Bagi saya terutama, kakak Zi belajar banyak dari sekolah negerinya, dia mengasah empati, belajar toleransi dalam sosialisasinya sehari-hari. Soal pelajaran, bukankah kita sebenarnya sepakat ini nomor sekian, bahwa mengasah emotional intelligent adalah penting daripada hanya intellectual intelligent. Saya senang kakak Zi mendapatkan nilai 100 di matematika, and she does great in math, tapi saya bangga dengan ceritanya yang tidak lagi mau naik jemputan, karena supirnya selalu merasa agama dia terancam. Buat kakak Zi, itu bukan konsumsinya, buat dia tidak penting curhatan macam itu, yang penting dia dari rumah ke sekolah sampai ke rumah lagi dengan selamat. Sejak minggu lalu, dia pilih naik ojek, mesti kehujanan, “tas ku (eiger) keren deh mey, buku ku hanya lembab tapi ga becek, ga tembus air.”

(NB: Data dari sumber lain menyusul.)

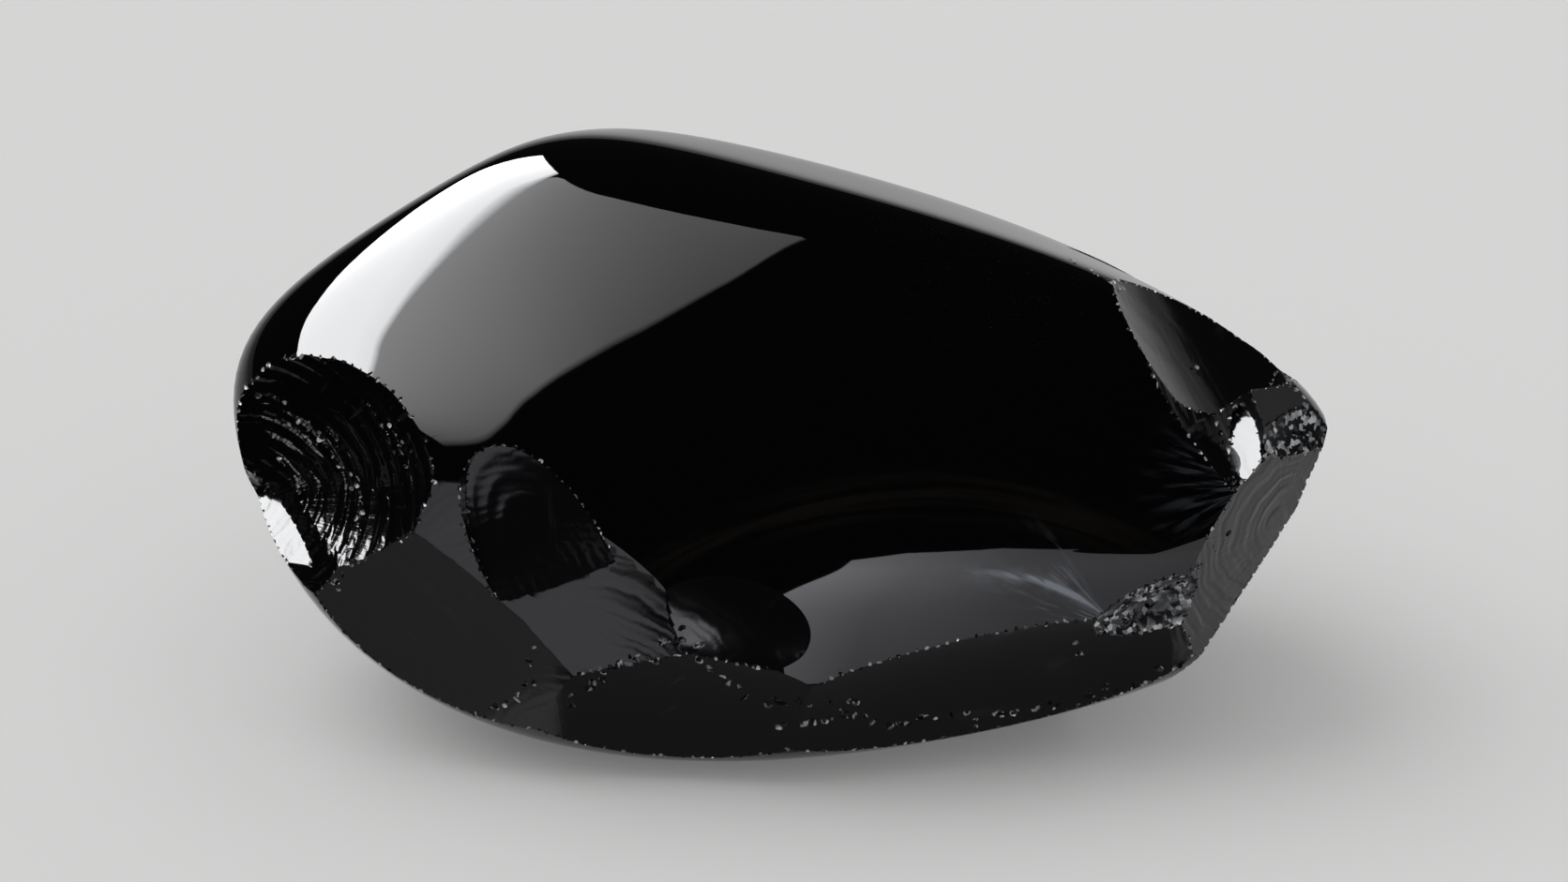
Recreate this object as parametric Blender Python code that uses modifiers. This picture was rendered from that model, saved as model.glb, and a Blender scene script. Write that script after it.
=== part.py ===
"""Obsidian chunk: a worn cobble of volcanic glass with flakes struck off its lower edge and both ends.

The chunk is one solid. It is modelled square on to its broad polished face and then tipped back
to the way it lies: x runs right along the face, u up the face and w out of it. Sizes are in
millimetres and angles in degrees until a mesh is made; the finished object is in metres, +Z up,
with its origin under the middle of its box, on the surface that it rests on.
"""

import math
from typing import NamedTuple

import bmesh
import bpy
import numpy as np
from mathutils import Matrix, Vector

NAME = "obsidian_chunk"
MM = 0.001

# ---- Driving dimensions: the worn cobble ------------------------------------------------------
FACE_TIP = 65.0            # the broad face is tipped up this far from lying flat
SEAT_DROP = 29.0           # from the cobble's middle straight down to the flat that it rests on
BELLY_MIDDLE = (0.0, 3.0, -7.0)      # middle of the rounded belly, in x, u, w
BELLY_HALF = (63.0, 37.5, 19.5)      # its half length, half height and half depth at the front
BELLY_BACK = 30.0          # its half depth at the back
WEAR = 10.0                # how tightly the worn flats turn into each other
SKIN_CUTS = 19             # divisions along each side of the cube that is blown up to the cobble


class Flat(NamedTuple):
    """A side that wear has flattened."""

    clock: float           # which way it faces round the broad face, from +x towards +u
    lean: float            # how far it leans forward of the girdle
    reach: float           # distance from the cobble's middle


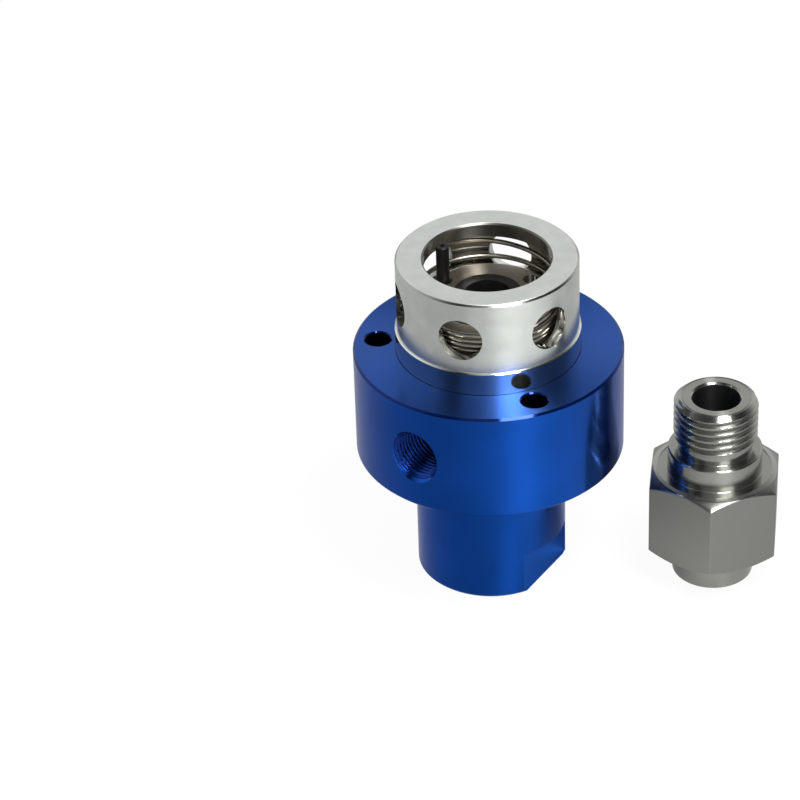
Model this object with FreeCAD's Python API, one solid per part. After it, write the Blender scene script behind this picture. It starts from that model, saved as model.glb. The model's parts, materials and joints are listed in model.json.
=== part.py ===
import FreeCAD, Part
import os
from math import cos, pi, radians, sin, tan
from FreeCAD import Vector

# Hydraulic rotary union without bearings, in millimetres, +Z up.
# The housing stands on its neck: the origin is the centre of the supply port, at the foot of the neck.
# The rotor, which screws into a machine spindle, stands beside it on its sealing nose.
# Azimuths are in degrees from the front (-Y), growing towards the right (+X).

# Clearances
SLIDE_GAP = 0.05        # radial play of the seal carrier's stem in its bush
SOFT_GAP = 0.04         # radial play left round seals
SEAT_GAP = 0.02         # play of pieces that are pressed, screwed or bonded in
AXIAL_GAP = 0.02        # lengthwise play between stacked pieces

# Housing: neck, flange and the spigot that carries the cage
NECK_R = 14.35
NECK_LENGTH = 27.2
NECK_EDGE = 0.5
FLANGE_R = 25.55
FLANGE_THICKNESS = 21.8
FLANGE_EDGE = 0.4
SPIGOT_HEIGHT = 4.2
WRENCH_FLAT_AF = 24.0
WRENCH_FLAT_HEIGHT = 9.2
WRENCH_FLAT_AZ = 56.7

# Housing: supply port and the gland's depth below the spigot's face
SUPPLY_THREAD_R = 8.33
SUPPLY_THREAD_DEPTH = 13.0
GLAND_DEPTH = 22.6

# Housing: side port and mounting holes
DRAIN_THREAD_R = 4.86
DRAIN_THREAD_DEPTH = 9.0
DRAIN_COUNTERSINK = 0.6
DRAIN_BELOW_FACE = 11.0
DRAIN_AZ = -35.7
DRAIN_DRILL_R = 1.5
DRILL_POINT = 118.0     # full angle of a drill's point
FLANGE_HOLE_R = 2.5
FLANGE_HOLE_DEPTH = 13.0
FLANGE_HOLE_PCD = 42.0
FLANGE_HOLE_COUNT = 3
FLANGE_HOLE_AZ = 21.4
FLANGE_HOLE_EDGE = 0.25

# Cage that holds the spring, with its windows; its height counts from the flange's face
CAGE_R = 17.15
CAGE_WALL = 2.15
CAGE_HEIGHT = 19.25
CAGE_TOP_EDGE = 0.4
COLLAR_STEP = 0.35
COLLAR_HEIGHT = 4.6
COLLAR_EDGE = 0.2
SHOULDER = 0.45         # step in the cage's bore that seats on the spigot
SEAT_DEPTH = 0.2        # recess in the flange's face under the collar
SEAT_PLAY = 0.1
LIP_THICKNESS = 2.85
LIP_ROOM = 0.97         # radial room between the hub and the lip
LIP_EDGE = 0.3
WINDOW_R = 4.2
WINDOW_BELOW_TOP = 7.85
WINDOW_COUNT = 6
WINDOW_AZ = -19.6

# Floating seal carrier and its ring
CARRIER_BORE_R = 4.5
STEM_R = 6.0
STEM_LENGTH = 25.6
STEM_EDGE = 0.4
STEM_ROOM = 0.4         # radial room round the stem's foot in the supply bore
CARRIER_ROOM = 0.4      # radial room between the carrier's flange and the cage
CARRIER_FLANGE_THICKNESS = 2.35
HUB_RIM = 1.4           # from the pin's circle to the hub's rim
HUB_HEIGHT = 4.75
HUB_EDGE = 0.45
NOTCH_COUNT = 3
NOTCH_R = 1.7
RING_R = 6.44
RING_BORE_R = 4.3
RING_LENGTH = 3.2
RING_PROUD = 0.2
POCKET_PLAY = 0.06
GASKET_WIDTH = 1.0
GASKET_THICKNESS = 0.9

# Pin that keeps the carrier from turning
PIN_R = 1.25
PIN_BORE_R = 0.45
PIN_WALL = 0.85         # metal between the gland and the pin's hole
PIN_AZ = -122.3
PIN_BELOW_TOP = 0.4
PIN_DEPTH = 7.0
PIN_EDGE = 0.2

# Return spring: closed coils at its foot, one open coil, its end under the lip
WIRE_R = 0.5
COIL_ROOM = 0.8         # between the coils and the cage
COIL_GAP = 0.05         # between closed coils
CLOSED_TURNS = 3.15
SPRING_TURNS = 4.5
OPEN_START = 3.1
OPEN_END = 4.0
RIDE_UP = 1.2           # the last closed coil stands off the others by this much
RIDE_START = 2.3
RIDE_END = 3.15
SPRING_AZ = -75.0
STATIONS_PER_TURN = 20
WIRE_SIDES = 8

# Stem seal in the gland: back-up ring, lip ring with its expander, washer, snap ring, and bush above
SEAL_WIDTH = 1.5
BACKUP_THICKNESS = 1.2
LIP_SEAL_LENGTH = 3.2
LIP_SEAL_HEEL = 1.2
EXPANDER_SIDE = 0.72
WASHER_THICKNESS = 0.8
SNAP_THICKNESS = 1.0
SNAP_GROOVE_DEPTH = 0.35
SNAP_WIDTH = 1.0
SNAP_AZ = 180.0
SNAP_GAP = 55.0         # open part of the snap ring, in degrees
SNAP_EAR_R = 0.9
SNAP_EAR_HOLE_R = 0.4
BUSH_LENGTH = 9.0
BUSH_SINK = 1.2

# Rotor: nose, hexagon, pilot, undercut and thread, from its foot upwards
ROTOR_X = 42.55
ROTOR_Y = -6.34
NOSE_R = 7.75
NOSE_HEIGHT = 6.75
NOSE_EDGE = 0.2
HEX_AF = 24.0
HEX_HEIGHT = 16.9
HEX_CHAMFER = 0.4       # from the flats to the chamfer's inner circle
HEX_CHAMFER_ANGLE = 30.0
HEX_AZ = -8.2
PILOT_R = 9.0
PILOT_HEIGHT = 4.8
PILOT_EDGE = 0.3
UNDERCUT_DEPTH = 0.9
UNDERCUT_HEIGHT = 3.0
THREAD_R = 8.0
THREAD_LENGTH = 8.1
THREAD_CHAMFER = 0.8
THREAD_CHAMFER_DEPTH = 1.2
ROTOR_BORE_R = 4.54
ROTOR_BORE_EDGE = 0.35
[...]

Jadi dua tahun lagi kakak Zi akan kemana? Kami tetap bersepakat untuk mengusahakan dia masuk sekolah negeri unggulan. Mengasah empati dan toleransi adalah pelajaran seumur hidup, di rumah, di sekolah dan di manapun dia bergabung, yang paling penting, kami menjaga lingkungan keluarga besar sekitarnya tetap berada di jalur yang Insya Allah memberikannya contoh yang baik tentang empati dan toleransi.